Par Jean-Michel COLLET
2006 - 11

Avec Neige, Orhan Pamuk dresse un portrait de la Turquie où les sensibilités politiques et religieuses servent de trame à sa prose poétique. Tout en racontant l’histoire d’un jeune poète exilé en Allemagne qui revient au pays enquêter sur des suicides de jeunes femmes, l’écrivain interroge la société turque contemporaine, les origines des fanatismes religieux, les problèmes identitaires, la culture, la démocratie, la violence du pouvoir. Et tout cela sous des tonnes de neige. Une neige tombant à gros flocons, lentement, inexorablement. C’est aussi un roman d’amour, la belle Ipek, libre et sensuelle, venant troubler une enquête absolument pas maîtrisée. Orhan Pamuk y déploie son écriture teintée de nostalgie, avec un rythme qui est celui de la chute des flocons. Cette histoire nous est contée en sourdine, comme si toute cette neige adoucissait les violences qu’elle contient.
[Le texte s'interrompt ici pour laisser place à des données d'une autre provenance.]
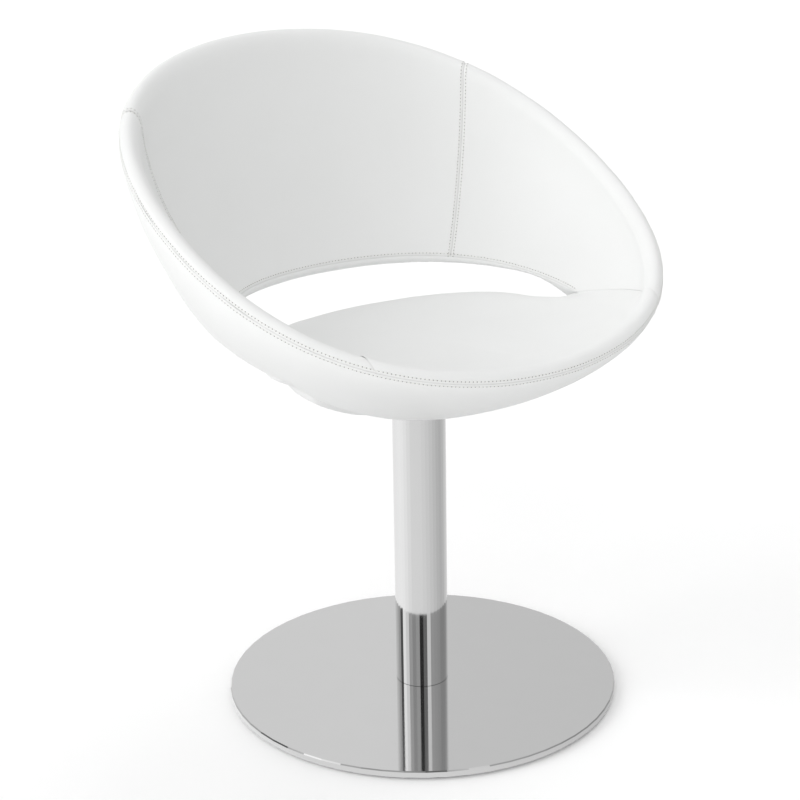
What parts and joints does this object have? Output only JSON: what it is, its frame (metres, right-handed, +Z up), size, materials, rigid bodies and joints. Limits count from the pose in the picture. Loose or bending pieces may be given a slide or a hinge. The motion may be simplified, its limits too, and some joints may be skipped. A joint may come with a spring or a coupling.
{
  "type": "barrel chair",
  "caption": "Open tub chair: a padded, seamed bowl with a curved back and a crescent slot behind the seat, swivelling on a round column and a flat floor plate.",
  "frame": {"origin": "on the floor, on the swivel axis, in the middle of the floor plate's underside", "axes": "+Z up along the swivel axis, -Y to the open front of the tub, +X to the sitter's left"},
  "size_m": [0.5858, 0.55, 0.7304],
  "materials": {
    "white_leather": "smooth, faintly grained, satin",
    "foam": "matt, open",
    "chrome": "mirror polished",
    "steel": "machined",
    "frame_paint": "satin powder coat",
    "board": "moulded, matt",
    "acetal": "turned",
    "webbing": "woven",
    "felt": "pressed"
  },
  "bodies": {
    "base": {"floor_pad": "felt", "base_disc": "chrome", "foot_plug": "steel", "base_washer": "steel", "base_bolt": "steel", "column_tube": "chrome", "upper_bush": "acetal", "lower_bush": "acetal", "lower_race": "steel"},
    "bearing": {"ball_cage": "steel"},
    "seat": {"upper_race": "steel", "spindle": "steel", "spindle_clip": "steel", "mounting_plate": "frame_paint", "frame_arm_1": "frame_paint", "frame_arm_2": "frame_paint", "frame_arm_3": "frame_paint", "frame_arm_4": "frame_paint", "arm_bolt_1": "steel", "arm_bolt_2": "steel", "arm_bolt_3": "steel", "arm_bolt_4": "steel", "seat_hoop": "frame_paint", "rim_hoop": "frame_paint", "band_bar": "frame_paint", "back_upright_1": "frame_paint", "back_upright_2": "frame_paint", "back_upright_3": "frame_paint", "back_upright_4": "frame_paint", "side_strut_1": "frame_paint", "side_strut_2": "frame_paint", "side_strut_3": "frame_paint", "side_strut_4": "frame_paint", "webbing_strap_1": "webbing", "webbing_strap_2": "webbing", "webbing_strap_3": "webbing", "webbing_strap_4": "webbing", "webbing_strap_5": "webbing", "seat_foam": "foam", "front_foam": "foam", "back_foam": "foam", "front_board": "board", "pan_board": "board", "outer_cover": "white_leather", "back_cover": "white_leather", "right_side_cover": "white_leather", "left_side_cover": "white_leather", "seat_cover": "white_leather", "pan_cover": "white_leather", "dust_cover": "webbing"}
  },
  "joints": [
    {"name": "seat_swivel", "type": "hinge", "parent": "base", "child": "seat", "pos_m": [0, 0, 0.35], "axis": [0, 0, 1], "continuous": true},
    {"name": "cage_turn", "type": "hinge", "parent": "base", "child": "bearing", "pos_m": [0, 0, 0.357], "axis": [0, 0, 1], "continuous": true}
  ],
  "couplings": [
    {"joint": "cage_turn", "follows": "seat_swivel", "ratio": 0.5}
  ]
}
Diriez-vous que ce roman est un livre politique ?

Oui, bien sûr ! Mais ne c’est pas un livre sur la politique. La politique, c’est juste la surface des choses. Plus profondément, il y a le quotidien, l’amour, la vie, les rapports humains...

Votre héros est poète. Cela veut-il dire que pour vous, le salut d’une société est dans la littérature, que seul le poète peut comprendre ce qui s’y passe ?


Non, ce n’est pas ce que je veux dire dans ce livre. D’ailleurs, le poète meurt au milieu de cette histoire. Ce qui m’intéressait, c’est qu’un poète ne peut se comporter en homme pragmatique, c’est un rêveur, un utopiste. En revanche, je voulais soumettre toutes ces questions difficiles sur la politique et la société turque au regard d’un poète. Je voulais aussi un personnage qui pourrait me ressembler. Et à la fin du roman, le poète devient cynique.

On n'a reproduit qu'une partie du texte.